W H A T ??? So what gary.
I know people in Pa who shoot out windows with their 300 mags. They shoot 500-600 yds at a herd that's laying on an opposite hillside,,,' the deer that DON'T get up must be hit'! 
& some who shoot through window panels in their pop-up camo tent,,,, or out the back of their garage, barn or camper,,,,, & even out of a crank open window in the back of their heated sky hotel! 
One friend has one of those Harbor Freight infrared motion detectors near his feeding station,,,, OOOOPS I mean food plot. When the alarm goes off, he gets out of his easy chair, walks back on his back porch & wacks one!
WHAT'S THE DIFFERENCE?
NOW that your allowed to bait 'em, nothing else really matters,,,, 'sep
Drop 'em humanely, fill your allotted tags & don't waste any meat.
I say,,, that's Way better than hitting them at 65mph!

Congrats to you FFF. 
Wish they would walk through MY back yard! ;>)
Ya got any pictures?


----------



## Hook N Book (Apr 7, 2004)

There was nothing wrong with the picture or content of his remark.
The Tag or signature was political in nature.


----------



## sherman51 (Apr 12, 2011)

don't really believe in baiting or running with dogs. but to each there own. I like hunting the old fashioned way. find deer sigh setting up my stand and hunt and hope I'm there when the deer come through. if I had some woods that holds deer I would set up a feeder in the back yard just to bring deer in and enjoy watching them. but I wouldn't shoot deer at the feeder.

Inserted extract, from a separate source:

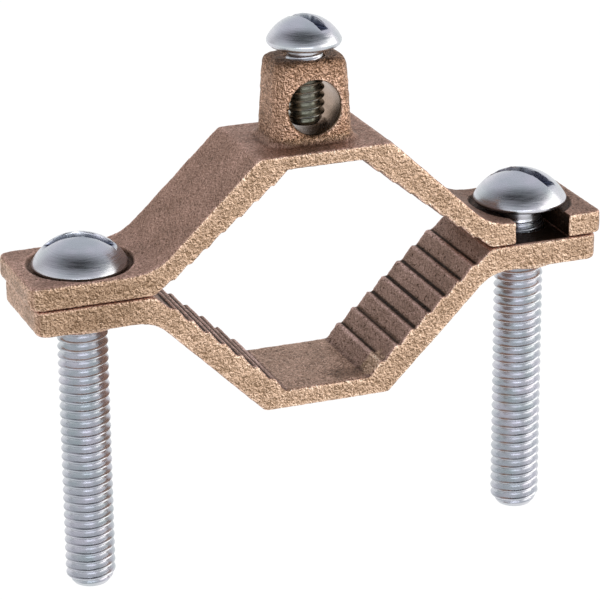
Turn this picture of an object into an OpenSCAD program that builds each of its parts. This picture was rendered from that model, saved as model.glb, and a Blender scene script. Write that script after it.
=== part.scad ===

growing up out in the country in tenn I knew guys that would spot light deer at night, and would run them with dogs. they got deer this way but I don't see getting any satisfaction in killing deer this way. the jury is still out on doing deer drives for me. but I guess its another way to fill your tag. and deer drives where the hunters will shoot deer for the drivers is poaching to me. I've never hunted a drive but have taken deer that I'm pretty sure was spooked by other hunters going through the woods.
sherman


----------



## bobk (Apr 30, 2004)

FinsFurFeathers said:


> Springfield Township


Did they still have their head gear?


----------



## supercanoe (Jun 12, 2006)

I believe that it is legal to shoot from your house. That is what I was told by a game warden when I asked him about shooting coyotes out the window. I don't see anything in the ORC stating otherwise.


----------



## Shad Rap (Nov 10, 2010)

supercanoe said:


> I believe that it is legal to shoot from your house. That is what I was told by a game warden when I asked him about shooting coyotes out the window. I don't see anything in the ORC stating otherwise.


He said he was referring to the signature...but I didnt even notice it.


----------



## Snakecharmer (Apr 9, 2008)

bobk said:


> Did they still have their head gear?


The orig. picture showed them with head gear.


----------